Offensive chinoise sur le port de Djibouti
Une impasse dans laquelle s’est retrouvée le Sri Lanka en 2017. Incapable de rembourser sa dette, le pays insulaire avait dû abandonner à des entreprises appartenant au gouvernement chinois le port en eau profonde d’Hambantota, déclenchant l’ire de sa population, vent debout contre cette perte de souveraineté. Aujourd’hui, l’activité portuaire de Djibouti pourrait connaître le même sort tant le chef de l’État Omar Guelleh semble prêt à tout pour satisfaire Pékin. A cet égard, l’évincement de Djibouti de DP World, le co-gestionnaire du port de Doraleh et troisième exploitant portuaire mondial, en dit long sur l’assujettissement à la Chine du président réélu en avril 2021 pour un cinquième mandat.
En 2006, l’entreprise émiratie avait pris un tiers du capital du consortium créé avec l’autorité portuaire djiboutienne pour la gestion du port de Doraleh. Une concession accordée pour 30 ans. Mais, dès 2015, les autorités djiboutiennes l’ont accusé de corruption et demandé la résiliation du contrat devant un tribunal britannique. Débouté par la justice, le gouvernement de Djibouti décida malgré tout de résilier le contrat de concession de 30 ans signé dix ans plus tôt. Dubaï, actionnaire majoritaire de DP World, a alors lancé à son tour une procédure en réparation et obtenu gain de cause auprès de la Cour d’arbitrage international de Londres (LCIA). Laquelle a condamné Djibouti à régler des dommages et intérêts dont le montant a été fixé à 530 millions de dollars. Sans effet pour l’instant puisque le petit Etat s’est employé à faire annuler la décision de la LCIA par ses tribunaux nationaux. Depuis, le gouvernement djiboutien a transféré le matériel et réquisitionné les personnels de DP World à un autre groupe… le chinois CMHI, entré dans le consortium en 2010 à hauteur de 23 % de son capital et qui lorgnerait désormais les parts de l’émirati pour devenir majoritaire. Toujours irrésolue, l’affaire pourrait aussi affaiblir la réputation des investissements chinois dans de nombreux pays africains.
La France sujette à « l’effet d’éviction »
S’il est encore trop tôt pour affirmer que le président Guelleh lui a fait de la place, le groupe chinois se trouve désormais de facto en position de force. Quant aux potentiels investisseurs étrangers, le message qui leur est adressé est on ne peut plus clair : le gouvernement djiboutien n’hésite pas à se brouiller avec ses anciens partenaires en mettant à l’écart des intérêts autres que chinois… La France, qui redoute un « effet d’éviction » la reléguant progressivement dans un statut de second ordre, est prévenue. Et l’enjeu est de taille.
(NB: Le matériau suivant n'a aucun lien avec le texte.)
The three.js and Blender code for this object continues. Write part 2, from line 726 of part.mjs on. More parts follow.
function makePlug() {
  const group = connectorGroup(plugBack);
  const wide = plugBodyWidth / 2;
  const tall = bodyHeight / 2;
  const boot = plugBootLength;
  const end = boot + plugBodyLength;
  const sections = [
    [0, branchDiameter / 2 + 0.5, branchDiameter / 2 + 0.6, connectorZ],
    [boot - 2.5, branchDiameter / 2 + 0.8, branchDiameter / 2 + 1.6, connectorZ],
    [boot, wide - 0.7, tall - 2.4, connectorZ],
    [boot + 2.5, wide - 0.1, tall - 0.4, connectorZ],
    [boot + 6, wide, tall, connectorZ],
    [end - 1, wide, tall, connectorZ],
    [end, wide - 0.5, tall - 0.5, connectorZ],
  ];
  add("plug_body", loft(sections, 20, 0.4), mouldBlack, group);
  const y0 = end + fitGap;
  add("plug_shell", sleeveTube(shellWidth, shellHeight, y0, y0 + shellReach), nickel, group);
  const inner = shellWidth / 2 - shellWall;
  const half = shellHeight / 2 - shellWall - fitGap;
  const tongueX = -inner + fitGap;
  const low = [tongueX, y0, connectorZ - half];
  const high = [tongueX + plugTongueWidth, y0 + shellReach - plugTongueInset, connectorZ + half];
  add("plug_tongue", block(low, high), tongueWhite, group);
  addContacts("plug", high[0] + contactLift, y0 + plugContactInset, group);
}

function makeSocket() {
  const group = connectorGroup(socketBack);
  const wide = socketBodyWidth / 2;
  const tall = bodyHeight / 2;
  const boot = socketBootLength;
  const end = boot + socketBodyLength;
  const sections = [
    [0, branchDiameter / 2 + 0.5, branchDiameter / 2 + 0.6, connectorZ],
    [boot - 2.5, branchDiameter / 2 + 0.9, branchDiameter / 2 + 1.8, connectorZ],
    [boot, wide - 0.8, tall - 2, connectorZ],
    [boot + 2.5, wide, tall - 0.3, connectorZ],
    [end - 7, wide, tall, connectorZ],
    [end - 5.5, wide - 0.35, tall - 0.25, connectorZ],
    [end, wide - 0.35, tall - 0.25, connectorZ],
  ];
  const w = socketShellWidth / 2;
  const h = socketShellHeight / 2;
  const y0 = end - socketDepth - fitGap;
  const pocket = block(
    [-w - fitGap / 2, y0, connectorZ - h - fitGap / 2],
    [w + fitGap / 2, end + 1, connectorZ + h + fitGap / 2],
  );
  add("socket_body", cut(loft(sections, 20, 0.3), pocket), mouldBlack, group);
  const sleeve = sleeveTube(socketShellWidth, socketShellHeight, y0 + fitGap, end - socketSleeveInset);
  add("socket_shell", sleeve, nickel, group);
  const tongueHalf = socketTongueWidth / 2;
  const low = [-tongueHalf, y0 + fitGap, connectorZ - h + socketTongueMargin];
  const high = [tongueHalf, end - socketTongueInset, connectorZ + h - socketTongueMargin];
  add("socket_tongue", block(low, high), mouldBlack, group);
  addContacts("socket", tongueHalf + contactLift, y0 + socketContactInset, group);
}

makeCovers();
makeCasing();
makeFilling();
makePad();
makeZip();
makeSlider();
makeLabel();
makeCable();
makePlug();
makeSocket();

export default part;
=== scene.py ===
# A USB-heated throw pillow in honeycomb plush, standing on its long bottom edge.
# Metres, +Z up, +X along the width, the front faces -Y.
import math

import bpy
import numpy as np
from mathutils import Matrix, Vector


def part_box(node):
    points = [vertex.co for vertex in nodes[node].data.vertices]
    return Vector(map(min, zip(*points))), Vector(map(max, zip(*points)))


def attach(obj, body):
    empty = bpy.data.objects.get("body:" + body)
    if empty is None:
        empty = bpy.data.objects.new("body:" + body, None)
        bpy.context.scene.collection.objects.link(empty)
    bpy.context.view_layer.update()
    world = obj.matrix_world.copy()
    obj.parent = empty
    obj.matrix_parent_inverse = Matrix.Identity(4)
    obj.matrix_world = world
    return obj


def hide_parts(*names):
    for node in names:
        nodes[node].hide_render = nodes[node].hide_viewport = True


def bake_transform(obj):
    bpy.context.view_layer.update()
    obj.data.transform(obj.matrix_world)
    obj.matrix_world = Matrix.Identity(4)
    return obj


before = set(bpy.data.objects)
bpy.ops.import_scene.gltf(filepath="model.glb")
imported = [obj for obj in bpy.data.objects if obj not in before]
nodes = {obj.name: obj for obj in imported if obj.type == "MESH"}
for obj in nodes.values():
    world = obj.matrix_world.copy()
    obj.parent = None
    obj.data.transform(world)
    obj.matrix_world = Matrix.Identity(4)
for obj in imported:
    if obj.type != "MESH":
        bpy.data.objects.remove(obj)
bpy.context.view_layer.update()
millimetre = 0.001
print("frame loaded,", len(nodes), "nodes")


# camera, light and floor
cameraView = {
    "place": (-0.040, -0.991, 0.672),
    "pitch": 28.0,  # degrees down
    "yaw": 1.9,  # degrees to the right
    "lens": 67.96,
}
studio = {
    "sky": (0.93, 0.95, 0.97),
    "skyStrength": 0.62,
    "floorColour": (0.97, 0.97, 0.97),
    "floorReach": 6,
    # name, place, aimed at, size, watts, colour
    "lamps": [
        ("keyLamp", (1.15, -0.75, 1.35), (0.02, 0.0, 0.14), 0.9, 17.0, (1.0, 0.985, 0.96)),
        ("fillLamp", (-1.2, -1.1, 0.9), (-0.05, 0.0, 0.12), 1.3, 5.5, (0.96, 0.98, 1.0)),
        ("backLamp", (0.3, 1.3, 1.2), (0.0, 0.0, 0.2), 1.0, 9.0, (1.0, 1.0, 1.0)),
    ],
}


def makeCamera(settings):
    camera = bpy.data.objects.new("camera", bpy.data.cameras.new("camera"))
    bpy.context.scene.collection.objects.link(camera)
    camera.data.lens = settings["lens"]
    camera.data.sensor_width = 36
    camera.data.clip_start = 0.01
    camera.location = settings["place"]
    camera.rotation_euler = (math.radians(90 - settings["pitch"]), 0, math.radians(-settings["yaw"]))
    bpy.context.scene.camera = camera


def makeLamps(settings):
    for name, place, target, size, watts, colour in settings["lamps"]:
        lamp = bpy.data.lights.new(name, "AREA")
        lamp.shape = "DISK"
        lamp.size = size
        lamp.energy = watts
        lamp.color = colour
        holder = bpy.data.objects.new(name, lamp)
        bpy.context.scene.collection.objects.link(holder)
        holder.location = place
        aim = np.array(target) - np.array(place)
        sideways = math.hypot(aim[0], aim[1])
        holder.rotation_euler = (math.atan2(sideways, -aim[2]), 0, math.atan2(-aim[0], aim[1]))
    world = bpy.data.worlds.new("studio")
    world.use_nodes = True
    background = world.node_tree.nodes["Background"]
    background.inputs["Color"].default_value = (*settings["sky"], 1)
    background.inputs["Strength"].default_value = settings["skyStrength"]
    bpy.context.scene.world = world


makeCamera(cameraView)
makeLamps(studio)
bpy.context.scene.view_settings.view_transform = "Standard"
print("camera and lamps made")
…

Perdre son accès stratégique privilégié dans la Corne de l’Afrique perturberait fortement son dispositif militaire régional et affaiblirait son rang de puissance mondiale. Si le maintien de la clause de sécurité et d’une forte présence militaire sur le sol djiboutien est un impératif, son approche strictement sécuritaire démontre cependant ses limites. Alors que Total et BNP Paribas quittent le pays, la relance d’un véritable « soft power » français dans la région est une nécessité vitale si Paris veut contrebalancer les offensives chinoises à Djibouti.